Michael Viner says Gecker called him two days before Willey's television debut and said she hoped doing 60 Minutes would make her a more valuable commodity. Gecker told one reporter that Willey did 60 Minutes to affirm her credibility, and he told USA Today he hoped to get her millions. Viner made it clear in media interviews after the program aired that Gecker had related a substantially different story about Willey's involvement with the President than the one Willey had just told the country. Viner assumed he would be contacted by Starr's investigators to discuss these differences, but says no one ever called.
A comparison of statements Willey made on 60 Minutes with statements she gave in the Jones case and in civil suits in Virginia reveals more than a dozen discrepancies. Many may not seem significant in themselves, but together they suggest she was engaging in repeated evasions or deceptions.For example, in her Jones deposition, Willey said she worked as a legal assistant from about 1984 to 1993. However, in legal documents involving her debts, Willey acknowledged that even though she had received significant sums of money and W-2s from her husband's law practice, she had never worked in a law office and had never been a paralegal.
Asked during her Jones deposition whether she had asked the White House to keep her "in mind concerning possible federal employment," Willey answered, "No." However, letters released by the White House show that she asked Clinton to consider her for various jobs, including an ambassadorship and a position with his re-election campaign. White House records show that after the alleged sexual incident, she called Clinton's office several times asking to meet with him, and she sent him nine friendly letters, the most recent in November 1996. In one letter she said she was his "number one fan." Willey also said in her deposition and on 60 Minutes that she had told Clinton about her family financial crisis the day of the alleged advance. But in a 1995 legal document regarding her debts, she said she "did not talk with anyone at the White House" that day about her financial problems.
Willey told the Jones attorneys she couldn't recall whether she had talked to Tripp about the alleged sexual encounter. But she told Isikoff and 60 Minutes that she had, and Tripp told FBI agents they talked extensively moments after the incident allegedly occurred, again that night and many times in the days that followed.

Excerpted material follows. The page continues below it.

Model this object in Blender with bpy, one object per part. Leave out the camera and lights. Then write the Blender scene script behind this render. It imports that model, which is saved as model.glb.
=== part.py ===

Willey dismissed Tripp's statements on 60 Minutes. She countered Tripp's comment to Newsweek that she looked "joyful" after her meeting with Clinton by saying she uses humor in tense situations. Willey said Tripp was "very upset, very bitter" after Willey was given a job in the White House Counsel's Office while Tripp was moved to the Pentagon.
Even though Willey had arranged her off-the-record interview that was the basis of the Newsweek story first revealing her allegation, she told Jones's attorneys that she had told her grown daughter she "did not participate" in the article and that it was "just a lot of garbage." After the March 15 60 Minutes interview, questions about Willey's credibility surfaced when the White House released a stack of effusive letters she had sent Clinton. Time reported in its March 30 issue that in 1995 Willey devised a scheme to punish a lover, a soccer coach, for spoiling her Fourth of July plans. Willey reportedly told Shaun Docking that she was pregnant with his twins when she was not, and eventually agreed to an "abortion." The day the procedure was scheduled, Steele has said, Willey feigned an emotional crisis, telling him she could not terminate her "pregnancy." A well-placed source says Willey told Starr's office she had never had a sexual relationship with the coach and acknowledged it only after federal agents interviewed Docking and confronted Willey the first week in September as Starr was preparing his impeachment referral. The source says Willey told investigators she had not been forthcoming because she was embarrassed about the age difference (eighteen years, according to Time) between her and Docking. Willey denied Steele's claim that Willey had asked Steele to tell Docking she had a miscarriage. Willey then offered to take the controversial polygraph.